Что же сказать о его любви к родным и о ето достоинствах как друга? Его дружба, которую он дарил редко, была надежна и верна, так как она основывалась на общности идей и мнений. Еще реже дарил он свою привязанность, но как всецело отдавал он ее своему брату и мне! Его обычная сдержанность уступала место непринужденности, устанавливавшей гармонию и доверие. Его любовь была прекраснейшим даром, надежной поддержкой, полной нежности и заботливости. Как хорошо было жить в обстановке, где все было проникнуто этой любовью, и как ужасно после этого потерять ее! Предоставим ему слово, чтобы показать, как он умел отдаваться: «Я думаю о своей милой, наполняющей всю мою жизнь, и мне хотелось бы иметь новые способности. Мне кажется, если я сосредоточу свой ум только на тебе, как я сейчас сделал, я непременно увижу и самое тебя, и чем ты занята, а вместе с тем дам тебе почувствовать, что в эту минуту я весь принадлежу тебе, – но образное представление мне не дается».
Так кончается письмо, которое он писал мне в один из коротких периодов разлуки.

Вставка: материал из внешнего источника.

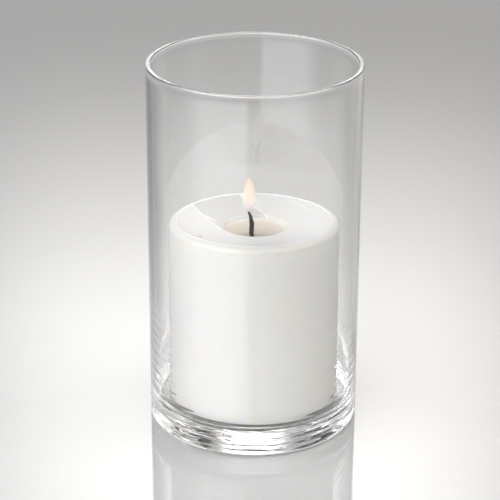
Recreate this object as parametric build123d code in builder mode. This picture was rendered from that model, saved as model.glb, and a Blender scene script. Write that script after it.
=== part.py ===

Мы не слишком верили в наше здоровье и наши силы, часто подвергавшиеся тяжелым испытаниям; время от времени, как это бывает с теми, кто знает цену совместной жизни, у нас являлся страх непоправимого. Тогда его простое мужество всегда приводило к одному и тому же выводу: «Что бы ни случилось, и если пришлось бы стать телом без души, все-таки нужно работать».